What to do:
Return all lines in the material below that contain "scene".

Exercise inputs:
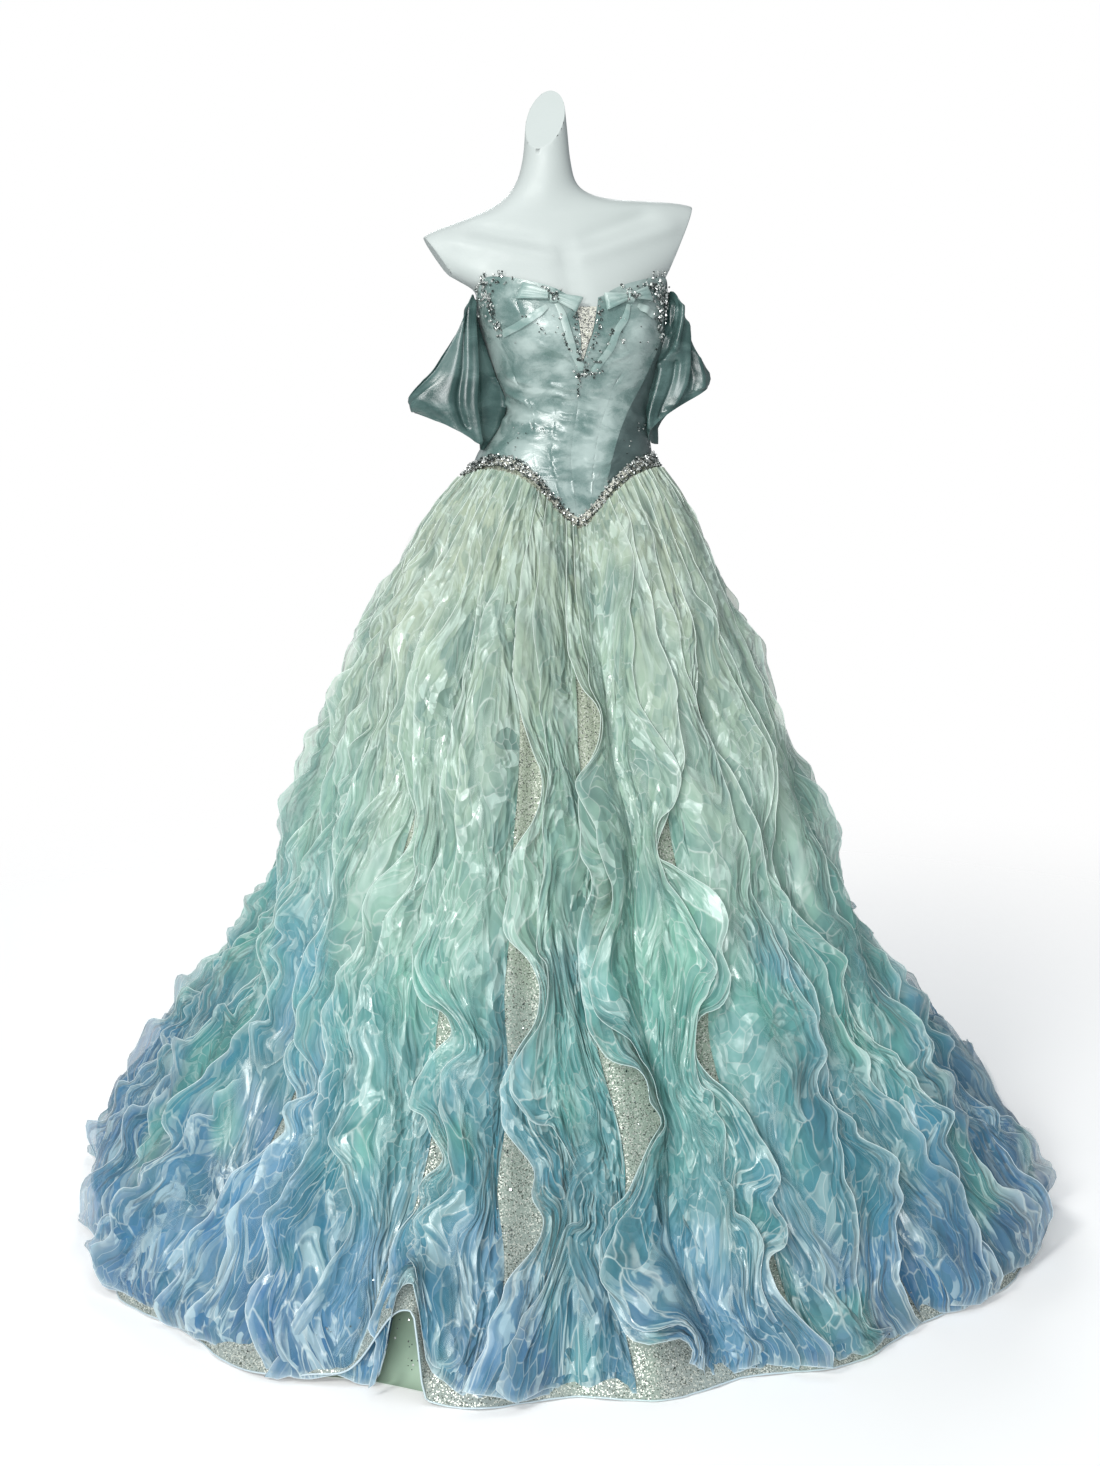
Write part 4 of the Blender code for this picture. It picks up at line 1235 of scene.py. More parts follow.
# degrees and height of start and end, half width, depth: folds of the satin
BODICE_FOLDS = (
    (-74.0, 1.192, -48.0, 1.176, 0.005, 0.0022), (-78.0, 1.174, -46.0, 1.16, 0.004, -0.0018),
    (-70.0, 1.152, -40.0, 1.148, 0.005, 0.0018), (-66.0, 1.134, -42.0, 1.13, 0.0045, -0.0014),
    (-64.0, 1.214, -44.0, 1.206, 0.005, 0.0016), (-30.0, 1.262, -12.0, 1.246, 0.004, 0.0014),
    (-26.0, 1.244, -11.0, 1.234, 0.0035, -0.0012), (-24.0, 1.204, -13.0, 1.2, 0.003, 0.0016),
    (-22.0, 1.19, -13.0, 1.188, 0.003, 0.0014), (-46.0, 1.322, -37.0, 1.296, 0.004, 0.0007),
    (-14.0, 1.262, -8.0, 1.246, 0.0024, 0.0012), (-13.0, 1.246, -8.0, 1.232, 0.0024, 0.0012),
    (9.0, 1.236, 20.0, 1.244, 0.0035, 0.0013), (14.0, 1.212, 30.0, 1.204, 0.006, 0.001),
    (14.0, 1.074, 22.0, 1.078, 0.003, 0.0014), (13.0, 1.092, 21.0, 1.098, 0.003, 0.0014),
    (-12.0, 1.062, 8.0, 1.06, 0.007, -0.002), (34.0, 1.16, 56.0, 1.15, 0.006, 0.0018),
    (36.0, 1.14, 60.0, 1.132, 0.005, -0.0014), (62.0, 1.176, 96.0, 1.168, 0.006, 0.002),
    (70.0, 1.15, 110.0, 1.146, 0.006, 0.0018), (-110.0, 1.168, -82.0, 1.176, 0.006, 0.002),
    (-116.0, 1.144, -82.0, 1.15, 0.006, 0.0018), (128.0, 1.182, 170.0, 1.17, 0.006, 0.0018),
    (134.0, 1.158, 172.0, 1.15, 0.0055, 0.0016), (-170.0, 1.176, -130.0, 1.166, 0.006, 0.0018),
    (-172.0, 1.146, -136.0, 1.152, 0.0055, 0.0016),
)
# degrees, height, half width in degrees, half height, share: painted highlights where the satin shines
SATIN_PAINTED_HIGHLIGHTS = (
    (-28.0, 1.284, 12.0, 0.011, 0.8), (-38.0, 1.262, 6.0, 0.008, 0.45), (27.0, 1.279, 8.0, 0.013, 0.7),
    (17.0, 1.256, 5.0, 0.02, 0.35), (-62.0, 1.206, 12.0, 0.007, 0.9), (-40.0, 1.196, 8.0, 0.004, 0.7),
    (-24.0, 1.194, 6.0, 0.004, 0.75), (-30.0, 1.17, 8.0, 0.004, 0.5), (-48.0, 1.154, 9.0, 0.006, 0.85),
    (-36.0, 1.128, 7.0, 0.004, 0.6), (-16.0, 1.242, 5.0, 0.022, 0.35), (-30.0, 1.108, 8.0, 0.01, 0.4),
    (10.0, 1.15, 6.0, 0.055, 0.5), (4.0, 1.092, 8.0, 0.022, 0.4), (150.0, 1.22, 14.0, 0.03, 0.4),
    (-150.0, 1.2, 14.0, 0.03, 0.4), (-96.0, 1.2, 9.0, 0.04, 0.4),
)
# radius that turns degrees round the bodice into metres
ARM_OF_BODY = 0.108
FOLD_STRENGTH = 1.7
PUCKER_HEIGHT = 0.0026
PUCKER_PITCH = 0.0138
SATIN_THICKNESS = 0.0012
PANEL_ROWS = 150
# name and columns of the panels from the centre front to the centre back
PANELS = (("front", 16), ("side_front", 16), ("side", 34), ("back", 40))


# %% Seams and relief of the satin
def swing(height):
    return follow(TWIST, height)


def seam(name, sign):
    swings = 1.0 if name in ("princess", "side_front") else 0.0

    def run(height):
        return sign * smooth(SEAM_HEIGHTS, SEAMS[name], height) + swing(height) * swings
    return run


def centre_front(sign):
    def run(height):
        risen = (height - PLUNGE_BOTTOM) / (PLUNGE_TOP - PLUNGE_BOTTOM)
        return sign * PLUNGE_ANGLE * np.clip(risen, 0.0, 1.0) + swing(height)
    return run


def puckers(degrees, height):
    """Where the centre seam pulls the satin into short level puckers, and their phase."""
    beside = wrapped(degrees - swing(height))
    left = bell((beside + 6.5) / 5.5, 4.0) * (0.75 + 0.25 * np.sin(height * 310.0))
    right = 0.5 * bell((beside - 9.5) / 3.4, 4.0)
    reach = ease((height - 1.06) / 0.02) * ease((1.215 - height) / 0.02)
    uneven = height + 0.0022 * np.sin(190.0 * height) + 0.0016 * np.sin(0.35 * degrees)
    return (left + right) * reach, 2.0 * np.pi * uneven / PUCKER_PITCH


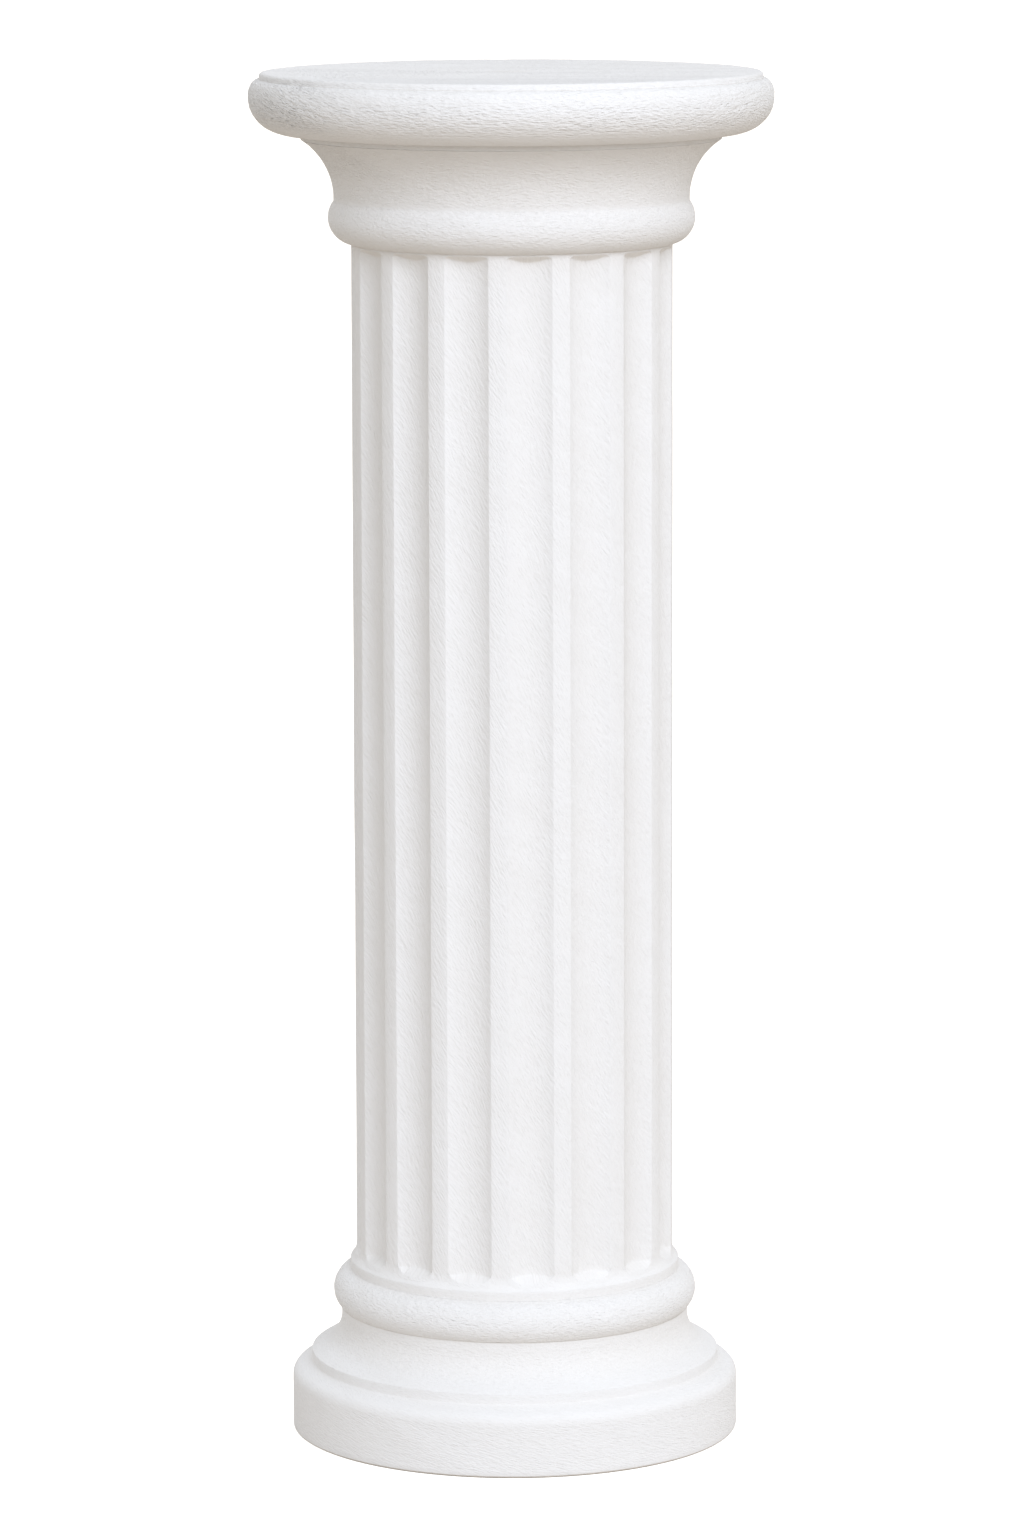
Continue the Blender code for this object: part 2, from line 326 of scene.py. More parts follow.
def cap_stretches():
    """The cap, from the shaft's head up to its flat top and in towards the axis."""
    edge = TOP_EDGE_ROUND
    edge_round = arc((TOP_RADIUS - edge, COLUMN_HEIGHT - edge), (edge, edge), 0, 90)
    margin = (TOP_RADIUS - edge - TOP_MARGIN, COLUMN_HEIGHT)
    rim_top = COLUMN_HEIGHT - TOP_FILLET_HEIGHT - SHOULDER_HEIGHT
    shoulder = arc((TOP_RADIUS, rim_top), (SHOULDER_PROJECTION, SHOULDER_HEIGHT), 0, 90)
    rim_foot = rim_top - RIM_HEIGHT
    bullnose_size = (BULLNOSE_ROUND_WIDTH, BULLNOSE_ROUND_HEIGHT)
    bullnose_centre = (BULLNOSE_RADIUS - BULLNOSE_ROUND_WIDTH, rim_foot)
    bullnose = []
    for start, end, marks in BULLNOSE_MARKS:
        part = arc(bullnose_centre, bullnose_size, start, end)
        bullnose.append(Stretch("bullnose", part, marks))
    soffit = (UNDER_FILLET_RADIUS, rim_foot - BULLNOSE_ROUND_HEIGHT)
    fillet_foot = (UNDER_FILLET_RADIUS, soffit[1] - UNDER_FILLET_HEIGHT)
    hollow_centre = CAP_NECK_RADIUS + CAVETTO_RADIUS
    sweep = circle_angle(-UNDER_FILLET_RADIUS, -hollow_centre, CAVETTO_RADIUS)
    hollow_foot = fillet_foot[1] - CAVETTO_RADIUS * math.sin(math.radians(sweep))
    hollow = arc((hollow_centre, hollow_foot), (CAVETTO_RADIUS, CAVETTO_RADIUS), 180, 180 - sweep)
    upper = circle_angle(CAP_NECK_RADIUS, ASTRAGAL_CENTRE, ASTRAGAL_RADIUS)
    lower = circle_angle(SHAFT_HEAD_RADIUS, ASTRAGAL_CENTRE, ASTRAGAL_RADIUS)
    neck_foot = (CAP_NECK_RADIUS, hollow_foot - CAP_NECK_HEIGHT)
    ring_height = neck_foot[1] - ASTRAGAL_RADIUS * math.sin(math.radians(upper))
    astragal = arc((ASTRAGAL_CENTRE, ring_height), (ASTRAGAL_RADIUS, ASTRAGAL_RADIUS), -lower, upper)
    return [
        Stretch("astragal", astragal),
        Stretch("cap_neck", (astragal[-1], hollow[0])),
        Stretch("cavetto", hollow),
        Stretch("under_fillet", (hollow[-1], soffit)),
        Stretch("soffit", (soffit, bullnose[0].points[0])),
        *bullnose,
        Stretch("rim", (bullnose[-1].points[-1], shoulder[0])),
        Stretch("shoulder", shoulder),
        Stretch("top_fillet", (shoulder[-1], edge_round[0])),
        Stretch("top_edge", edge_round),
        Stretch("top_margin", (edge_round[-1], margin)),
        Stretch("top", (margin, (TOP_CENTRE_GAP, COLUMN_HEIGHT))),
    ]


def direction(points, at_start):
    """The way a line of points runs, at its start or at its end."""
    a, b = (points[0], points[1]) if at_start else (points[-2], points[-1])
    step = b - a
    return step / np.hypot(*step)


def is_sharp(before, after):
    """Whether the outline turns sharply where two lines of points meet."""
    if before is None or after is None:
        return False
    turn = float(np.dot(direction(before, False), direction(after, True)))
    return turn < math.cos(SHARP_TURN)


def along(points, distances):
    """Points of an open line at the given distances from its start."""
    steps = np.hypot(*np.diff(points, axis=0).T)
    reached = np.concatenate(([0], np.cumsum(steps)))
    return np.column_stack([np.interp(distances, reached, points[:, i]) for i in range(2)])


def length_of(points):
    return float(np.hypot(*np.diff(points, axis=0).T).sum())


def ring_places(length, spacing, sharp_start, sharp_end):
    """Distances of the rings along one stretch, its start left out and its end kept."""
    first = CORNER_GAP if sharp_start else 0.0
    last = length - CORNER_GAP if sharp_end else length
    count = max(1, round((last - first) / spacing))
    places = list(np.linspace(first, last, count + 1))
    if not sharp_start:
        places = places[1:]
    if sharp_end:
        places.append(length)
    return places


def plain_rings(stretches, before, after):
    """Rings of a run of mouldings: radius, height, marks, painted crease shade, and whether the ring is a
    sharp corner.
    """
    rings = []
    lines = [before] + [stretch.points for stretch in stretches] + [after]
    for here, left, line, right in zip(stretches, lines, lines[1:], lines[2:]):
        sharp_start = is_sharp(left, line)
        sharp_end = is_sharp(line, right)
        length = length_of(line)
        # Painted shade: a dark crease at a moulding's inner corner, and painted shade all over some
        # mouldings
        moulding_shade = MOULDING_SHADE_DEPTHS.get(here.name, 0)
        places = ring_places(length, here.spacing, sharp_start, sharp_end)
        for place, (radius, height) in zip(places, along(line, places)):
            at_corner = sharp_end and place == length
            crease_shade = CREASE_SHADE_DEPTHS.get(here.name, moulding_shade) if at_corner else moulding_shade
            rings.append((radius, height, here.marks, crease_shade, at_corner))
    return rings


def flute_half_angle():
    return math.pi / FLUTE_COUNT * FLUTE_SHARE_OF_PITCH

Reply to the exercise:
Write part 4 of the Blender code for this picture. It picks up at line 1235 of scene.py. More parts follow.
Continue the Blender code for this object: part 2, from line 326 of scene.py. More parts follow.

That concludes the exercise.